## RDF→CSV + standardisation CSV

In [32]:
import pandas as pd
from rdflib import Graph
import os

# =========================
# PATHS (tes fichiers)
# =========================
CTA_RDF_DAILY_PATH = r"C:\Fil Blanc\CTA Chicago - Ridership - Bus Routes - Daily Type Averages & Totals (RDF).rdf"
CTA_RDF_MONTHLY_PATH = r"C:\Fil Blanc\CTA Chicago - Ridership - Bus Routes - Monthly Day-Type Averages & Totals (RDF).rdf"

PHILLY_MODE_CSV_PATH = r"C:\Fil Blanc\Average_Daily_Ridership_By_Mode - City of Philadelphia.csv"
PHILLY_ROUTE_CSV_PATH = r"C:\Fil Blanc\Average_Daily_Ridership_By_Route - City of Philadelphia.csv"

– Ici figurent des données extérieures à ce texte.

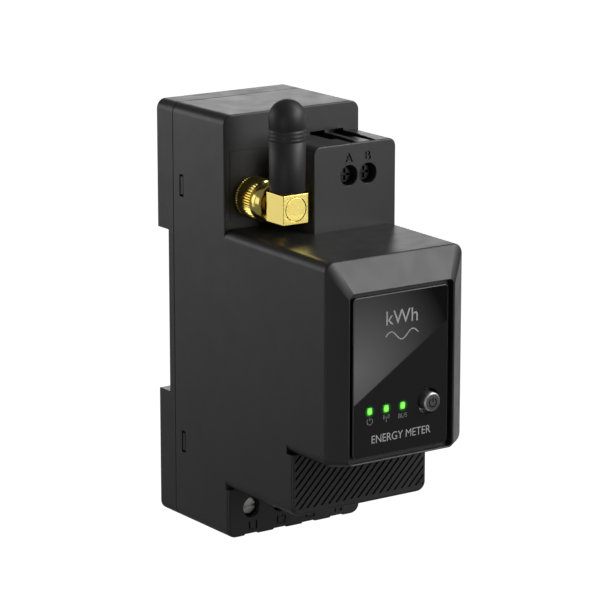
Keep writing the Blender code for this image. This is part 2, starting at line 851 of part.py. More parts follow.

# =========================
# 1) RDF -> DataFrame (CTA)
# =========================
def rdf_to_df(rdf_path: str) -> pd.DataFrame:
    g = Graph()
    # rdflib détecte le format automatiquement pour ces fichiers
    g.parse(rdf_path)

    rows = {}
    for s, p, o in g:
        p_str = str(p)

        # ignorer metadata RDF
        if p_str.endswith("rdf-syntax-ns#type") or p_str.endswith("/terms#rowID"):
            continue

        key = p_str.split("/")[-1]
        if "#" in key:
            key = key.split("#")[-1]

        rows.setdefault(str(s), {})[key] = str(o)

    return pd.DataFrame.from_dict(rows, orient="index").reset_index(drop=True)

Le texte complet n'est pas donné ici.